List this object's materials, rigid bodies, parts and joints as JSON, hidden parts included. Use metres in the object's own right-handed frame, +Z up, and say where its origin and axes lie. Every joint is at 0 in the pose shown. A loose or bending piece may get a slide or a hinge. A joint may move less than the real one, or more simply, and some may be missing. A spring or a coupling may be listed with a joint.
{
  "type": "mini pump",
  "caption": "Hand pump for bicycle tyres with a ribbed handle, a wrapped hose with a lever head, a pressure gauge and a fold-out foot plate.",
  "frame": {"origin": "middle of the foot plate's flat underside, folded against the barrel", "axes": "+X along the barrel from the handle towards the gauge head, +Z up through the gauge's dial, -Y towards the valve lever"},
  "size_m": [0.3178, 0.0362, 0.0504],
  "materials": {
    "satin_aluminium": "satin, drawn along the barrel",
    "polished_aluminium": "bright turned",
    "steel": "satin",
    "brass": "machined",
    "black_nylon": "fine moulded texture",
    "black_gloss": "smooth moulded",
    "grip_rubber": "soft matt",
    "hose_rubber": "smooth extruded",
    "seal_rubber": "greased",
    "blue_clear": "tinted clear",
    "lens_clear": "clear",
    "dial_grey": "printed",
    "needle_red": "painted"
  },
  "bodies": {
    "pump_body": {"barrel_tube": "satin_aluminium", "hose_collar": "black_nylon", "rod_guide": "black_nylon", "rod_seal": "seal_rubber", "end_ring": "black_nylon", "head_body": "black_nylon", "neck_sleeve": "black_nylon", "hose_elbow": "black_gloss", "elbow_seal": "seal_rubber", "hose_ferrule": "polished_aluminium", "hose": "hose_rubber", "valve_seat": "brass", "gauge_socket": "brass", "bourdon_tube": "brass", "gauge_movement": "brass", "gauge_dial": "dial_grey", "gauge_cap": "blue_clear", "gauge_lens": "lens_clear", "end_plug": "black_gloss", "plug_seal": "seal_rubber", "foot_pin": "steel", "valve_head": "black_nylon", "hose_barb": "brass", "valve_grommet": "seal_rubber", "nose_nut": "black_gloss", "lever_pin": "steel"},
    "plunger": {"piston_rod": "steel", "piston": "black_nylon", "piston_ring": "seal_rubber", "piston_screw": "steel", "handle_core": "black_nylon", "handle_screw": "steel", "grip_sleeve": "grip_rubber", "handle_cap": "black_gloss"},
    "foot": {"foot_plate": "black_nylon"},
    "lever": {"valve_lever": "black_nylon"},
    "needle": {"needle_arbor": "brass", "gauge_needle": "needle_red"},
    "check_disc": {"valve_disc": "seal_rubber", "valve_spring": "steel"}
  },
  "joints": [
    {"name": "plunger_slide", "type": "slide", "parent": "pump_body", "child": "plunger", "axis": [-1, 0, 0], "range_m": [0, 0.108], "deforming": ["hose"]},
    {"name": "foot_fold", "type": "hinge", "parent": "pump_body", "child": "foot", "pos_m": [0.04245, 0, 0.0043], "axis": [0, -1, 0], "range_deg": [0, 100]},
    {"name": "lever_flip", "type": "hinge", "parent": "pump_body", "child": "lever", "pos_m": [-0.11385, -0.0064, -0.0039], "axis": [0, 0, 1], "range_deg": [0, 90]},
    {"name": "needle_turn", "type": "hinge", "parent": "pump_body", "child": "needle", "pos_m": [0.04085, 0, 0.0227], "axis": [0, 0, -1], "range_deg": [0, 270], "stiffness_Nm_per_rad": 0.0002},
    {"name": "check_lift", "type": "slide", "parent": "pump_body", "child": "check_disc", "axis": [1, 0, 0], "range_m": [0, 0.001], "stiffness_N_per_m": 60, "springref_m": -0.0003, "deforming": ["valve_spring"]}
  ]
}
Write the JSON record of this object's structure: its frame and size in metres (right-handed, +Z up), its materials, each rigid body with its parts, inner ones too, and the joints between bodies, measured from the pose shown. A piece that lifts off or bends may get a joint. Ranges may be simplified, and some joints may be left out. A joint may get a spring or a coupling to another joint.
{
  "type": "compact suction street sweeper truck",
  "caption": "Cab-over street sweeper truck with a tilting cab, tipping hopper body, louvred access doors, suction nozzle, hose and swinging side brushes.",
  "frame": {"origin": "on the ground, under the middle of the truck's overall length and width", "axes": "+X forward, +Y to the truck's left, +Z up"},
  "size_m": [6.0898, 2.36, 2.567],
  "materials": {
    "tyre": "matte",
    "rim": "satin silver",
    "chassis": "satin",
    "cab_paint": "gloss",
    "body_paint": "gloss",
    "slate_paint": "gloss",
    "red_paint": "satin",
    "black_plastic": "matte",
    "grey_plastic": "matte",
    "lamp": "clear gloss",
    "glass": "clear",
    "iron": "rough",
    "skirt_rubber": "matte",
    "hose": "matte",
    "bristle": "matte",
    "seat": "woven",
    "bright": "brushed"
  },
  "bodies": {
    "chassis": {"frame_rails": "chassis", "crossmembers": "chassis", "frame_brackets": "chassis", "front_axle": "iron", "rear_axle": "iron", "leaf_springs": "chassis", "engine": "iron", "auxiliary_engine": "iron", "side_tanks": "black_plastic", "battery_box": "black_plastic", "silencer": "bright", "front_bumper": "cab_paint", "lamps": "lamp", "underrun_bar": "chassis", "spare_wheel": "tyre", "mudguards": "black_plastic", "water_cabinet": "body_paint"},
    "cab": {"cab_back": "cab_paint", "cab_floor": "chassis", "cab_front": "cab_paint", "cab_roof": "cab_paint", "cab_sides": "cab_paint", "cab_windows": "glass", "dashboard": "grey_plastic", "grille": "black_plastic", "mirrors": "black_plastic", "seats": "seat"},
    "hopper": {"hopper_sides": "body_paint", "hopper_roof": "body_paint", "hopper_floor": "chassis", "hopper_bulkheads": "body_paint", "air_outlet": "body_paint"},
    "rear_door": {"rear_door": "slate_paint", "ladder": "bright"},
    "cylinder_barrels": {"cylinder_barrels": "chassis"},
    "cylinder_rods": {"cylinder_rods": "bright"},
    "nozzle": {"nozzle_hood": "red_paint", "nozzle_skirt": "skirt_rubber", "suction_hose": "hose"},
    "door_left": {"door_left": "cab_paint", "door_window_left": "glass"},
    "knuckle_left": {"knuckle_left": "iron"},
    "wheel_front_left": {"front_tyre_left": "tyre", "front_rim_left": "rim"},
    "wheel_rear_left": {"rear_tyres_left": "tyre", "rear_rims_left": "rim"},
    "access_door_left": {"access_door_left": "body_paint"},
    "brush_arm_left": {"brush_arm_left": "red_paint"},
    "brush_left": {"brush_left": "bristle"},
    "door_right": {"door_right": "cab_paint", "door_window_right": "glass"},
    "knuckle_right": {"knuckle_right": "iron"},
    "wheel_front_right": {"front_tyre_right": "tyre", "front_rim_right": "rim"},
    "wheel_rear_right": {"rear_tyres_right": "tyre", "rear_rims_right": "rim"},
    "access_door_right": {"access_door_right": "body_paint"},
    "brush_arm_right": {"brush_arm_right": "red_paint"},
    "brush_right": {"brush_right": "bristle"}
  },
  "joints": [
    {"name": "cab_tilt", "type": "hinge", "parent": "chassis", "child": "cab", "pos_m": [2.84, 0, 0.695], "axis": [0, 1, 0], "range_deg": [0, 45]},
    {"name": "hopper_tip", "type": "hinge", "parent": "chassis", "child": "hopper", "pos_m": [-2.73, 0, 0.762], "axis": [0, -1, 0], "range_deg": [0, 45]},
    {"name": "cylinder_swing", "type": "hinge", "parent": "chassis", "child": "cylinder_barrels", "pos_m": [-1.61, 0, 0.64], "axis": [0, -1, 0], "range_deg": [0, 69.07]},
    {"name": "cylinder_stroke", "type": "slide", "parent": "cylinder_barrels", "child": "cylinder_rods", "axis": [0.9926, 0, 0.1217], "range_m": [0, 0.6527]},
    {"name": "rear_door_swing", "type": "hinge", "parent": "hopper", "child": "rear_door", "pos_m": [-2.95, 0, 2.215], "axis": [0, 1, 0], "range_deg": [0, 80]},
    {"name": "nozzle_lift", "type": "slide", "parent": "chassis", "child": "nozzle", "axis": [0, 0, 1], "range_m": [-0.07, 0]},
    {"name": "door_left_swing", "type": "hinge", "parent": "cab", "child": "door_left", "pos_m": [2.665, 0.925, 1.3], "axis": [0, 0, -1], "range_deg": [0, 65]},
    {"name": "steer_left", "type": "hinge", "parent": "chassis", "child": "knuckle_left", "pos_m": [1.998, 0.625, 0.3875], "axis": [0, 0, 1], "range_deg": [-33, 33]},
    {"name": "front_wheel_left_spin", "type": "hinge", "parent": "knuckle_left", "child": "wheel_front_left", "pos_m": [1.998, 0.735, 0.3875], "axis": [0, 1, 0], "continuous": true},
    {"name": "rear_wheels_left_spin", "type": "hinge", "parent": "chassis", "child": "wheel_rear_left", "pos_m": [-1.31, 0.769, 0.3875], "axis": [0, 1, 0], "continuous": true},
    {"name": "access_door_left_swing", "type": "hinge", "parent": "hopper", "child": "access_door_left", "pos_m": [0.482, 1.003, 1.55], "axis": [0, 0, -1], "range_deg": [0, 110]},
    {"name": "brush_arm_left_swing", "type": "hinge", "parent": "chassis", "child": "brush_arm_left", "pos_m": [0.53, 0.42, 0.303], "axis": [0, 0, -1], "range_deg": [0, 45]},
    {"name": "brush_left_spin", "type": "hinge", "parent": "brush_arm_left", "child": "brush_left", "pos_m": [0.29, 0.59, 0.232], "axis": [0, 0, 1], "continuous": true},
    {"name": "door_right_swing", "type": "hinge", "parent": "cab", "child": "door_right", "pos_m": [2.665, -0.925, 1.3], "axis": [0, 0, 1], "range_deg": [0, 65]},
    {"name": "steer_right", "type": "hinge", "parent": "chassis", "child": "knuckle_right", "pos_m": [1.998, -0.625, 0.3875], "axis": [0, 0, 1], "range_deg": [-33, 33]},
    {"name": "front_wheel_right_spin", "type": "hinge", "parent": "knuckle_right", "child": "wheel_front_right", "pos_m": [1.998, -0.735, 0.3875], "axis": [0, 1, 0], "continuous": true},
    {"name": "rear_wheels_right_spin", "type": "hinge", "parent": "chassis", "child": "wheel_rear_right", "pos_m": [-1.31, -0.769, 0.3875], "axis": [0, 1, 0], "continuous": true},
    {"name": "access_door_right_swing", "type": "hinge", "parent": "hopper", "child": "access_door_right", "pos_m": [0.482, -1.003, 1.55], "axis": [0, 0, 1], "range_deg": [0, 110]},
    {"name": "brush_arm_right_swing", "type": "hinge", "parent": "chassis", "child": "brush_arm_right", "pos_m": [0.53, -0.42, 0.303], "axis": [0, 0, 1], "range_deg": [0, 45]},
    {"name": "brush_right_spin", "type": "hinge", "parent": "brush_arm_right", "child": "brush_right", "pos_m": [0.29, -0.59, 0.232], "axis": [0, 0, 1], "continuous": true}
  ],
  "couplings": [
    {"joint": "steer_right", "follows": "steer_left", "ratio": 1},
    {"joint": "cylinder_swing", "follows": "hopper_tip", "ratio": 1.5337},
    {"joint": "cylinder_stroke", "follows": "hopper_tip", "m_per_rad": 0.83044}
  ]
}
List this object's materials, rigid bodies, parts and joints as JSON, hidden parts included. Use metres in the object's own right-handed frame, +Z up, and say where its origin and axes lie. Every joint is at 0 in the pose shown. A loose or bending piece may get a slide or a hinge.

# Problem to work on
Find the word "axes" in the entries, and copy every line it shows up in.

# Result of the task
List this object's materials, rigid bodies, parts and joints as JSON, hidden parts included. Use metres in the object's own right-handed frame, +Z up, and say where its origin and axes lie. Every joint is at 0 in the pose shown. A loose or bending piece may get a slide or a hinge. A joint may move less than the real one, or more simply, and some may be missing. A spring or a coupling may be listed with a joint.
  "frame": {"origin": "middle of the foot plate's flat underside, folded against the barrel", "axes": "+X along the barrel from the handle towards the gauge head, +Z up through the gauge's dial, -Y towards the valve lever"},
  "frame": {"origin": "on the ground, under the middle of the truck's overall length and width", "axes": "+X forward, +Y to the truck's left, +Z up"},
List this object's materials, rigid bodies, parts and joints as JSON, hidden parts included. Use metres in the object's own right-handed frame, +Z up, and say where its origin and axes lie. Every joint is at 0 in the pose shown. A loose or bending piece may get a slide or a hinge.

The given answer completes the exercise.